November 2011 email: This past Tuesday a group of eight senior hikers were exploring Wilson Canyon. Wilson Canyon is east of Smith Valley headed toward Yerington. The highway’s south side of the recreation area is renowned for rock hounding so people traverse all areas of the canyon. One of the hikers almost stumbled into a steel jaw leghold trap hidden behind a rock about 600 ft. from a nice new trailhead that was cut in the “park”.
Families use this recreational area and even more will take advantage now that the land management has taken an interest in developing Wilson Canyon and building trails. This trap finding deeply disturbed all in the group. It’s even more disturbing to discover the laws that protect the trapper. This is what lead to finding your site.
What may we do to assist?
I appreciate your efforts and I’m in agreement with the need for safer regulations. Indiscriminate use of traps is akin to navigating landmines. Our government supports freely placing injurious devices nature-loving people must risk. WOW. This isn’t the 1800’s. You know, Trish, it appears very few people are aware of the trap laws. I sure wasn’t, nor were any in our group. I have to believe when more become aware the noise will get loud enough for regulations to be updated to today’s need.
Thank you for the attention you’re bringing to Nevadans.
Summer 2011: I found a trap this summer on the Toiyabe crest
trail, it had sprung and looked abandoned.
I have not run into any others over the years. I do not have a dog.
Letter to Wildlife Commission: I am a life long Nevadan and I lived on a ranch in Smith, Nevada. Some coyotes killed several of our sheep and my father-in-law hired a trapper to come in and trap the coyotes. Problem was, those traps killed way more than the coyotes, and I will never forget that trapper coming out to empty those traps, and talking about the other animals that stepped in them. I could not believe I was hearing those horror stories.
I cannot believe that these laws have not changed in all this time. The trappers need to check their traps at every 24 hours minimum, and if not,they should be punished. Each trap needs to have ID as well, to trace it back to its owner. If you have to have license to own a gun, trappers should be accountable for the deaths they are creating on public lands.
The horror that these animals have to endure is beyond what I can fathom, to let them suffer in them, is cruelty of the worst kind. Torturing anything is immoral and a disgrace. I would like to ask you to do the right thing here and update these regulations for the countless, voiceless creatures, that cannot speak for themselves. To lay dieing, in pain for days has nothing to do with good stewardship, and everything to do with a disgrace. Please help Nevada set a higher standard for trapping.

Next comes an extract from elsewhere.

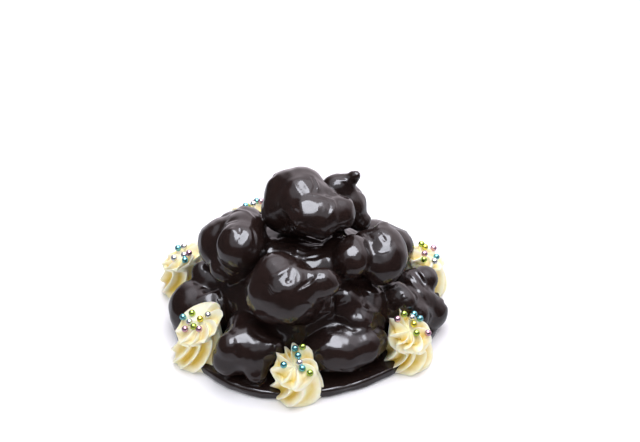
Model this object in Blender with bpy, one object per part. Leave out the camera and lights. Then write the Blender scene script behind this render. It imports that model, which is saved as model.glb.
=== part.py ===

Thank you for your attention in this matter and it really needs attention.
Kat SimmonsGardnerville, NV
Trappers will say they “love” animals. They mean their dogs, alone among all the species.
2011 Told in person: I knew five bobcats had recently been trapped nearby in Dixie Valley. I was hiking along a narrow ledge with my grandchildren. There was noplace to turn off the trail. Coming around a bend we saw a trap right on the trail. One grandchild almost stepped in it. Then we saw four or five more traps also along the trail.[Traps are frequently set in clusters or lines. Lines can include as many as one hundred or more traps.]
Since passage of SB364, law now requires trapper ID or NDOW registration number on all traps set on public land. And the public has the right to disturb a trap that poses obvious risk.
[Told in person] My cat was caught by the lower body in a trap near our yard a few years ago. She was never the same since. She lost control of her bowels.
This is my Trapper Jane who fell victim to a trap in 2010. Here she undergoes toe amputation due to her injuries. She recovered well, but she was exceptionally lucky.
I cannot believe we are still using these barbaric traps.
These should be outlawed asap, and other means should be used. To create
suffering, for any animal has not place in a civilized world. I know of someone
whose precious family dog was caught in one of these, and lost his paw. It
would be like burring [burying] land mines, and hoping only the enemy steps on
them.
This is an unacceptable solution, and creates more problems than
it solves. It is most cowardly to set a trap, hope the “intended”
animal steps into, and then has to suffer, unless it mercifully dies, before a
bullet is put in it.
Please let Nevada become part of the solution, and be good
stewards of our lands.
Thank you.
Kat Simmons
Traps may be buried and invisible, like land mines.